Wednesday, October 13, 2010

Jon's Solution

Todd and his fiancée (and my friend and former co-worker) Rachel have been visiting, and, not to place blame, but when we left the apartment to jump Nathan's dead battery at Starbucks, one of them locked the door to the apartment.

This seems to be a reasonable and hospitable thing to do when you're staying at someone's place, but I had forgotten to warn them that neither I nor Nathan had been given keys to that door. We secure our apartment with the deadbolt, and leave the knob unlocked.

Until today, when we returned from Starbucks to find the apartment locked. Us being summer camp folks, our first instinct was to find a way to climb in, probably from our second floor neighbors' porch.

"Sylvia?" said Nathan, "Can we come in."
"I'm in the shower," she said, "Gimme a few minutes."

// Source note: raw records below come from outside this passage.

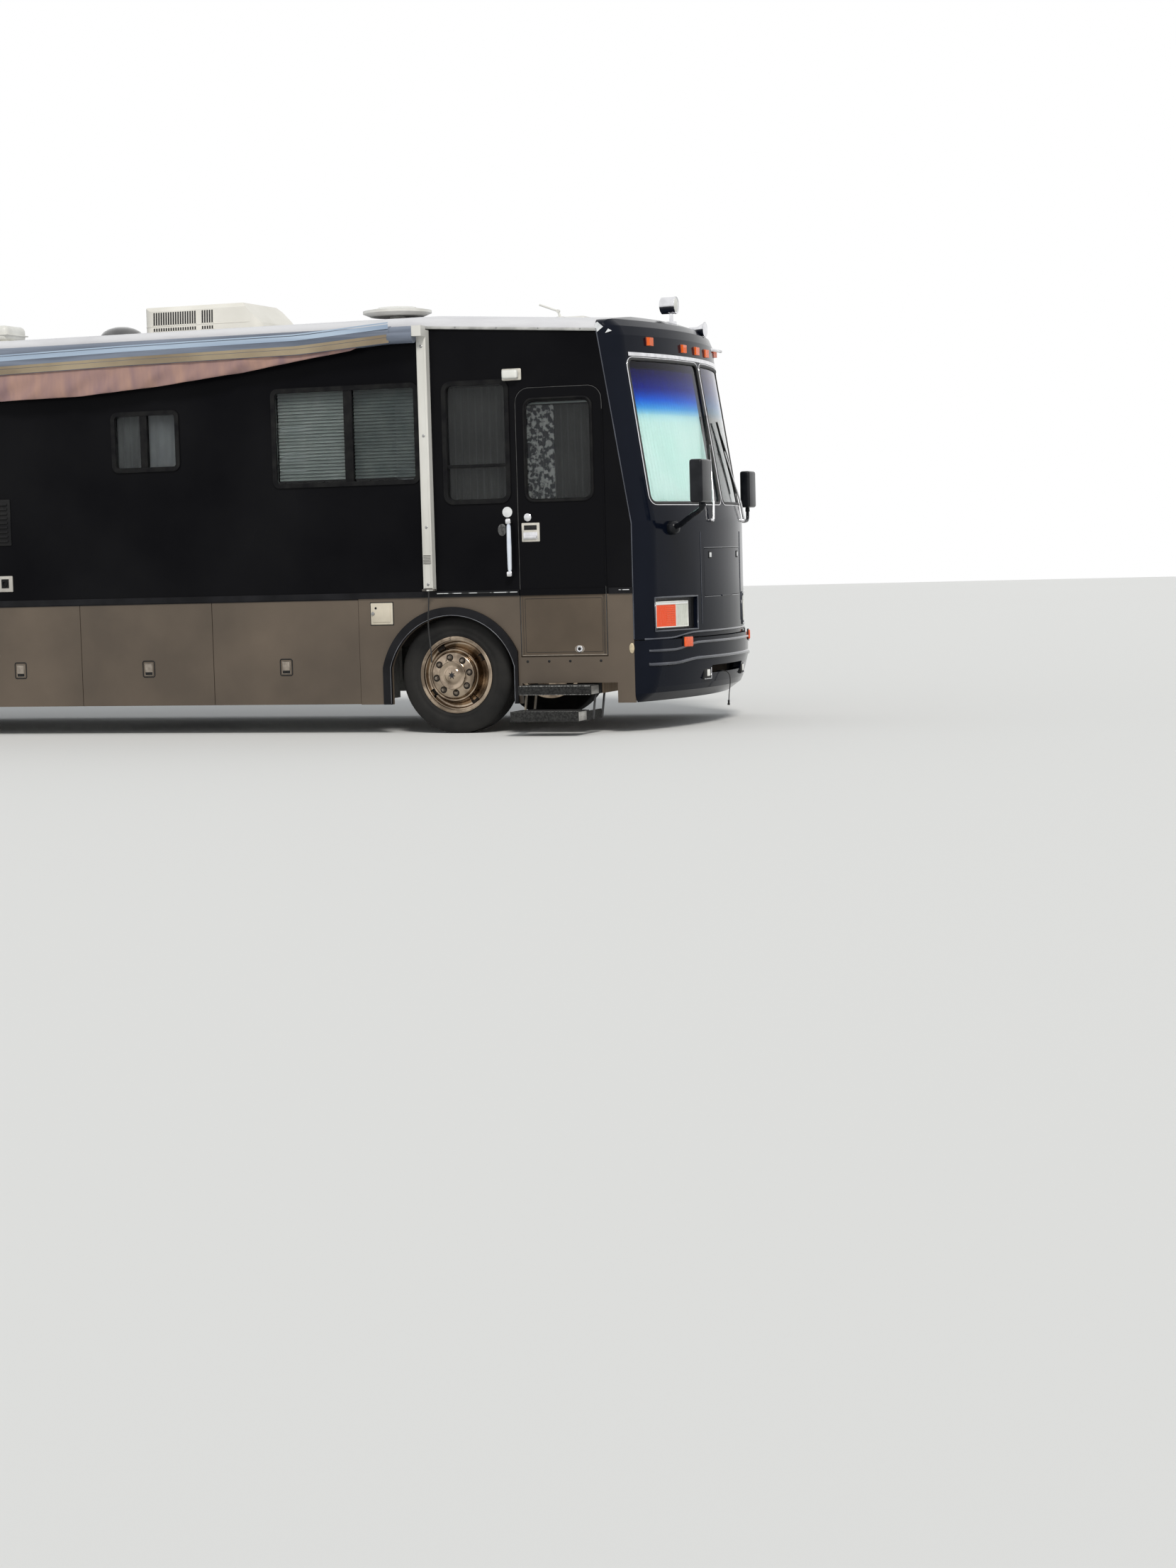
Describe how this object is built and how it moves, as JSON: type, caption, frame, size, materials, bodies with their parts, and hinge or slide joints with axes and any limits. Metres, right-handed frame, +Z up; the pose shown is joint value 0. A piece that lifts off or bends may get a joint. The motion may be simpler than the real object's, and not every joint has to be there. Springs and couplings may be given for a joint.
{
  "type": "motorhome",
  "caption": "Coach-style diesel motorhome with hinged bays, entry door and engine door, steering front wheels, dual rear wheels, a folding entry step and a side awning",
  "frame": {"origin": "on the ground, under the middle of the overall box", "axes": "+X forward, +Y to the coach's left, +Z up"},
  "size_m": [11.2, 3.21, 3.4925],
  "materials": {
    "air_unit_cream": "satin",
    "awning_cloth": "matte",
    "awning_metal": "satin",
    "bay_sheet": "matte",
    "black_paint": "gloss",
    "blind_cloth": "matte",
    "cap_paint": "gloss",
    "cast_iron": "rough",
    "chrome": "polished",
    "cord_black": "matte",
    "dark_glass": "clear",
    "dash_plastic": "matte",
    "engine_iron": "rough",
    "floor_board": "matte",
    "frame_steel": "matte",
    "lamp_lens": "gloss",
    "mirror_black": "gloss",
    "polished_aluminium": "polished",
    "screen_glass": "clear",
    "seat_cloth": "matte",
    "step_arms": "satin",
    "step_black": "rough",
    "tan_paint": "gloss",
    "tank_plastic": "matte",
    "trim_black": "satin",
    "tyre_rubber": "matte",
    "white_roof": "satin"
  },
  "bodies": {
    "coach": {"awning_arms": "awning_metal", "awning_fabric": "awning_cloth", "awning_roller": "awning_metal", "awning_strap": "cord_black", "bay_structure": "bay_sheet", "bumpers": "cap_paint", "chassis_frame": "frame_steel", "dashboard": "dash_plastic", "engine": "engine_iron", "floor_deck": "floor_board", "front_axle": "cast_iron", "front_cap": "cap_paint", "horn_and_spotlight": "chrome", "lamps": "lamp_lens", "mirrors": "mirror_black", "rear_axle": "cast_iron", "rear_cap": "black_paint", "rear_ladder": "polished_aluminium", "roof": "white_roof", "roof_air_units": "air_unit_cream", "roof_antennas": "white_roof", "roof_vents": "white_roof", "seats": "seat_cloth", "side_glass": "dark_glass", "side_mouldings": "trim_black", "skirts": "tan_paint", "sunshades": "blind_cloth", "tanks": "tank_plastic", "tow_cable": "cord_black", "wall_left": "black_paint", "wall_right": "black_paint", "window_frames": "trim_black", "windshield": "screen_glass", "wipers": "trim_black"},
    "entry_door": {"entry_door": "black_paint", "entry_door_glass": "dark_glass"},
    "engine_door": {"engine_door": "black_paint"},
    "front_hatch": {"front_hatch": "cap_paint"},
    "knuckle_left": {"knuckle_left": "cast_iron"},
    "knuckle_right": {"knuckle_right": "cast_iron"},
    "front_wheel_left": {"front_tyre_left": "tyre_rubber", "front_rim_left": "polished_aluminium"},
    "front_wheel_right": {"front_tyre_right": "tyre_rubber", "front_rim_right": "polished_aluminium"},
    "rear_wheels_left": {"rear_tyres_left": "tyre_rubber", "rear_rims_left": "polished_aluminium"},
    "rear_wheels_right": {"rear_tyres_right": "tyre_rubber", "rear_rims_right": "polished_aluminium"},
    "upper_step": {"upper_step": "step_black"},
    "step_links_outer": {"step_links_outer": "step_arms"},
    "step_links_inner": {"step_links_inner": "step_arms"},
    "lower_step": {"lower_step": "step_black"},
    "bay_door_right_1": {"bay_door_right_1": "tan_paint"},
    "bay_door_right_2": {"bay_door_right_2": "tan_paint"},
    "bay_door_right_3": {"bay_door_right_3": "tan_paint"},
    "bay_door_left_1": {"bay_door_left_1": "tan_paint"},
    "bay_door_left_2": {"bay_door_left_2": "tan_paint"},
    "bay_door_left_3": {"bay_door_left_3": "tan_paint"}
  },
  "joints": [
    {"name": "bay_door_right_1_hinge", "type": "hinge", "parent": "coach", "child": "bay_door_right_1", "pos_m": [-0.35, -1.223, 1.055], "axis": [-1, 0, 0], "range_deg": [0, 90]},
    {"name": "bay_door_right_2_hinge", "type": "hinge", "parent": "coach", "child": "bay_door_right_2", "pos_m": [0.8215, -1.223, 1.055], "axis": [-1, 0, 0], "range_deg": [0, 90]},
    {"name": "bay_door_right_3_hinge", "type": "hinge", "parent": "coach", "child": "bay_door_right_3", "pos_m": [2.0575, -1.223, 1.055], "axis": [-1, 0, 0], "range_deg": [0, 90]},
    {"name": "bay_door_left_1_hinge", "type": "hinge", "parent": "coach", "child": "bay_door_left_1", "pos_m": [-0.35, 1.223, 1.055], "axis": [1, 0, 0], "range_deg": [0, 90]},
    {"name": "bay_door_left_2_hinge", "type": "hinge", "parent": "coach", "child": "bay_door_left_2", "pos_m": [0.8215, 1.223, 1.055], "axis": [1, 0, 0], "range_deg": [0, 90]},
    {"name": "bay_door_left_3_hinge", "type": "hinge", "parent": "coach", "child": "bay_door_left_3", "pos_m": [2.0575, 1.223, 1.055], "axis": [1, 0, 0], "range_deg": [0, 90]},
    {"name": "entry_door_hinge", "type": "hinge", "parent": "coach", "child": "entry_door", "pos_m": [4.755, -1.2225, 1.6], "axis": [0, 0, 1], "range_deg": [0, 100]},
    {"name": "engine_door_hinge", "type": "hinge", "parent": "coach", "child": "engine_door", "pos_m": [-5.5025, 0, 0.9838], "axis": [0, 1, 0], "range_deg": [0, 85]},
    {"name": "front_hatch_hinge", "type": "hinge", "parent": "coach", "child": "front_hatch", "pos_m": [5.333, 0, 1.01], "axis": [0, 1, 0], "range_deg": [0, 100]},
    {"name": "steering_left", "type": "hinge", "parent": "coach", "child": "knuckle_left", "pos_m": [3.48, 0.87, 0.455], "axis": [0, 0, 1], "range_deg": [-35, 35]},
    {"name": "steering_right", "type": "hinge", "parent": "coach", "child": "knuckle_right", "pos_m": [3.48, -0.87, 0.455], "axis": [0, 0, 1], "range_deg": [-35, 35]},
    {"name": "front_wheel_left_spin", "type": "hinge", "parent": "knuckle_left", "child": "front_wheel_left", "pos_m": [3.48, 1.04, 0.455], "axis": [0, 1, 0], "continuous": true},
    {"name": "front_wheel_right_spin", "type": "hinge", "parent": "knuckle_right", "child": "front_wheel_right", "pos_m": [3.48, -1.04, 0.455], "axis": [0, 1, 0], "continuous": true},
    {"name": "rear_wheels_left_spin", "type": "hinge", "parent": "coach", "child": "rear_wheels_left", "pos_m": [-2.31, 0.85, 0.455], "axis": [0, 1, 0], "continuous": true},
    {"name": "rear_wheels_right_spin", "type": "hinge", "parent": "coach", "child": "rear_wheels_right", "pos_m": [-2.31, -0.85, 0.455], "axis": [0, 1, 0], "continuous": true},
    {"name": "step_slide", "type": "slide", "parent": "coach", "child": "upper_step", "axis": [0, 1, 0], "range_m": [0, 0.26]},
    {"name": "step_swing_outer", "type": "hinge", "parent": "upper_step", "child": "step_links_outer", "pos_m": [4.386, -1.222, 0.322], "axis": [1, 0, 0], "range_deg": [0, 80.1]},
    {"name": "step_swing_inner", "type": "hinge", "parent": "upper_step", "child": "step_links_inner", "pos_m": [4.386, -1.016, 0.322], "axis": [1, 0, 0], "range_deg": [0, 80.1]},
    {"name": "step_level", "type": "hinge", "parent": "step_links_outer", "child": "lower_step", "pos_m": [4.386, -1.29, 0.123], "axis": [1, 0, 0], "range_deg": [-80.1, 0]}
  ],
  "couplings": [
    {"joint": "steering_right", "follows": "steering_left", "ratio": 1},
    {"joint": "step_swing_outer", "follows": "step_slide", "rad_per_m": 5.37},
    {"joint": "step_swing_inner", "follows": "step_slide", "rad_per_m": 5.37},
    {"joint": "step_level", "follows": "step_slide", "rad_per_m": -5.37}
  ]
}
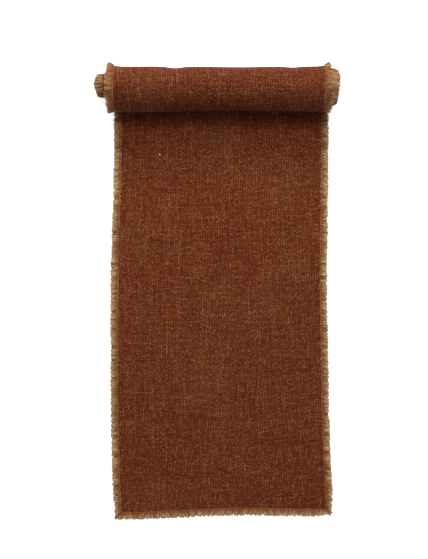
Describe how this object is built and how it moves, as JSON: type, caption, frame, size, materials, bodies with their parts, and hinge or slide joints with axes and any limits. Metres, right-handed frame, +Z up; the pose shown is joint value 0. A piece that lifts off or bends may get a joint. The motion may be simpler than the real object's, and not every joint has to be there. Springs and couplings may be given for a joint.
{
  "type": "table runner",
  "caption": "Long slubby woven table runner with frayed fringes on every edge, partly unrolled: a rolled part, a laid part and a free end that folds back on a pressed crease.",
  "frame": {"origin": "on the surface that the runner lies on, on the laid cloth's centre line, midway between the free end's fringe tips and the back of the roll", "axes": "+Y along the runner from the free end to the roll, +Z up from the surface, +X to the right seen with the roll at the far end"},
  "size_m": [0.389, 0.732, 0.0727],
  "materials": {
    "woven_cloth": "matt slubby plain weave, rust with tan slubs",
    "fringe_yarn": "matt loose yarns, tan to golden brown",
    "stay_stitch_thread": "matt fine sewing thread, dark rust"
  },
  "bodies": {
    "laid_and_rolled": {"laid_cloth": "woven_cloth", "laid_stay_stitch_left": "stay_stitch_thread", "laid_stay_stitch_right": "stay_stitch_thread", "laid_fringe_left": "fringe_yarn", "laid_fringe_right": "fringe_yarn", "outer_turns_cloth": "woven_cloth", "outer_turns_stay_stitch_left": "stay_stitch_thread", "outer_turns_stay_stitch_right": "stay_stitch_thread", "outer_turns_fringe_left": "fringe_yarn", "outer_turns_fringe_right": "fringe_yarn", "middle_turns_cloth": "woven_cloth", "middle_turns_stay_stitch_left": "stay_stitch_thread", "middle_turns_stay_stitch_right": "stay_stitch_thread", "middle_turns_fringe_left": "fringe_yarn", "middle_turns_fringe_right": "fringe_yarn", "core_turns_cloth": "woven_cloth", "core_turns_stay_stitch_left": "stay_stitch_thread", "core_turns_stay_stitch_right": "stay_stitch_thread", "core_turns_fringe_left": "fringe_yarn", "core_turns_fringe_right": "fringe_yarn", "inner_end_stay_stitch": "stay_stitch_thread", "inner_end_fringe": "fringe_yarn"},
    "free_end": {"free_end_cloth": "woven_cloth", "free_end_stay_stitch_left": "stay_stitch_thread", "free_end_stay_stitch_right": "stay_stitch_thread", "front_stay_stitch": "stay_stitch_thread", "free_end_fringe_left": "fringe_yarn", "free_end_fringe_right": "fringe_yarn", "front_fringe": "fringe_yarn"}
  },
  "joints": [
    {"name": "free_end_fold", "type": "hinge", "parent": "laid_and_rolled", "child": "free_end", "pos_m": [0, -0.20075, 0.0011], "axis": [-1, 0, 0], "range_deg": [0, 175]}
  ]
}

We started out, then, with lock jimmying -- credit card into the door frame, bobby pins into the lock -- but none of us had much experience with that kind of thing. I called the landlord, who said she or her husband could be there in an hour and a half.

"Well," I said, "We could get dinner."

Sylvia opened the door, and we scouted her porches, front and back. Too high for a boost, too much overhang for a climb, unsafe slate on the front roof; the porches were out. We adjourned to the landing in front of the door.

"We could pull the hinges," I said. We started on that one, too. The pins came out fine, but the door was too well-made to shift in its setting, and so we couldn't take it off. Jon, Sylvia's boyfriend came home.

"What's up guys?" he said.
"We're locked out," I said.
"Well, you know what I would do in this situation?"
We were interested. Jon has had a lot of interesting life experience, and probably knew more about forced entry than we did.
"What?" I said.
"I'd probably have a beer."

So we went back in to Jon and Sylvia's place and had some beers, and soon, the landlord's husband arrived, and we were back inside.